Example 1: Straight choice between coupon and cashback
Cart subtotal: $100
Option A: 15% instant discount code
Option B: 10% cashback offer
Option A:
- Instant discount = $100 × 15% = $15
- Amount paid today = $85
- Net cost = $85
Option B:
- Amount paid today = $100
- Cashback later = $100 × 10% = $10
- Net cost = $90
Winner: the 15% instant discount.
This is the simplest case and also the easiest one to overthink. If the discount is larger and both apply to the same subtotal, the instant discount wins.
Example 2: Smaller coupon, but cashback stacks with a card reward
Cart subtotal: $200
Option A: 10% instant discount only
Option B: 6% cashback plus 3% card reward
Option A:
- Discount = $20
- Net cost = $180
Option B:
- Amount paid today = $200
- Cashback = $12
- Card reward = $6
- Net cost = $182
Winner: the 10% instant discount, by a small margin.
Here, the headline numbers look close. The instant discount still wins because 10% off now beats the combined 9% value later.
Example 3: Coupon reduces the cashback base
Cart subtotal: $150
Option A: 20% off promo code
Option B: 12% cashback, but cashback only works with no outside promo code
Card reward: 2% either way
Option A:
- Discount = $30
- Charged amount = $120
- Card reward = $2.40
- Net cost = $117.60
Option B:
- Charged amount = $150
- Cashback = $18
- Card reward = $3
- Net cost = $129
Winner: the instant discount by a wide margin.
This is a common answer to the question, “which saves more cashback or coupon?” On many retail purchases, a strong promo code simply beats a mid-range cashback rate.
Example 4: Store credit is not worth face value
Cart subtotal: $80
Option A: $10 instant discount
Option B: $15 back in store credit
If you shop there often, the store credit may be worth the full $15. But if you may not return soon, you might reasonably value it at, say, $10 to $12 in practical terms.
Option A net cost = $70.
Option B net cost depends on how you value the credit:
- At full value: $65
- At practical value of $10: $70
Winner: depends on your actual likelihood of using the credit.
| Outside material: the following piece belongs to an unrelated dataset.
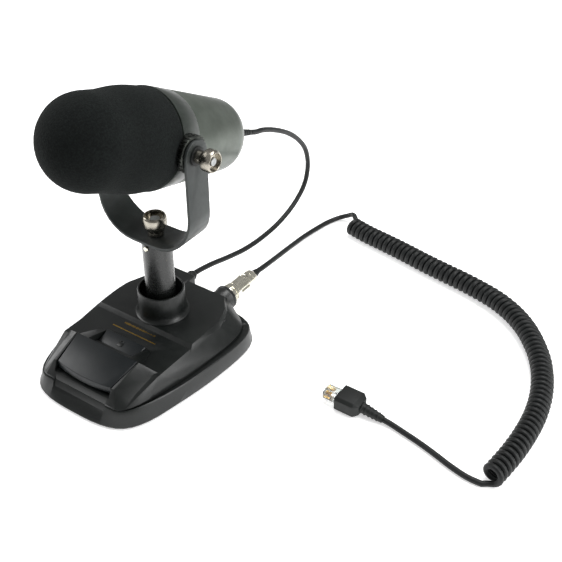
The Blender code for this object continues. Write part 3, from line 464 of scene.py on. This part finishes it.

This is why a shopping savings comparison should reflect your own habits, not just the advertised amount.
Example 5: Travel booking with cancellation risk
Hotel booking subtotal: assume $300 eligible room charge
Option A: 8% instant member rate
Option B: 12% cashback through a travel portal, but booking changes may affect tracking
Option A:
- Instant savings = $24
- Net cost before other factors = $276
Option B:
- Listed cashback = $36
- If you assign a confidence factor of 0.7 because plans may change, expected cashback = $25.20
- Expected net cost before other factors = $274.80
Winner: almost tied, with the travel cashback slightly ahead under these assumptions.
But if you value flexibility, faster savings, or easier dispute handling, the instant rate may still be the better choice. For more on timing travel discounts, see Travel Deal Alert Guide: How to Catch Flash Sales on Flights and Hotels.
When to recalculate
This topic is worth revisiting whenever the inputs change, because small changes in rate, eligibility, or stacking rules can flip the winner.
Recalculate when:
- a store changes its promo code rules
- cashback platform rates move up or down
- your card category rewards rotate or expire
- you are shopping a new category with more exclusions
- the purchase is large enough that reward caps matter
- you are buying during Black Friday deals, Cyber Monday deals, or Prime Day deals, when promo structures often change quickly
- you are comparing gift card deals, where bonus value may be delayed or restricted
Seasonal sale periods deserve extra attention because stores often shift from broad discount codes to narrower daily deals and flash deals. During those windows, the best answer may change from one day to the next. If you shop major retail events, our Prime Day Deal Tracker: What Usually Drops and What to Skip and Black Friday and Cyber Monday Deal Calendar by Category can help you decide when it is worth rechecking your comparison.
A practical 5-minute decision routine
- Write down the eligible subtotal.
- List each offer path separately: coupon, cashback, card reward, loyalty perk.
- Check whether stacking is allowed.
- Calculate amount paid today.
- Subtract only the future rewards you realistically expect to receive and use.
- Choose the lowest net cost, then take a screenshot of the terms in case tracking fails.
If two options are within a small margin, prefer the one with fewer conditions, faster savings, and easier returns. Predictability has value.
One final principle is worth keeping in mind: shoppers often focus too much on the biggest-looking percentage and not enough on what actually lowers the final cost. A clean 12% instant discount can be better than a complicated 15% cashback offer with exclusions, caps, delayed posting, and uncertain tracking. But in other cases, especially when a cashback app, rewards program, and card perk stack together, cashback can quietly produce the stronger result.
The best habit is to stop asking which offer type is better in general and start asking which offer path gives you the lowest net cost for this purchase, under these terms, today. Once you make that shift, comparing coupons, cashback offers, promo codes, and shopping deals becomes much more consistent.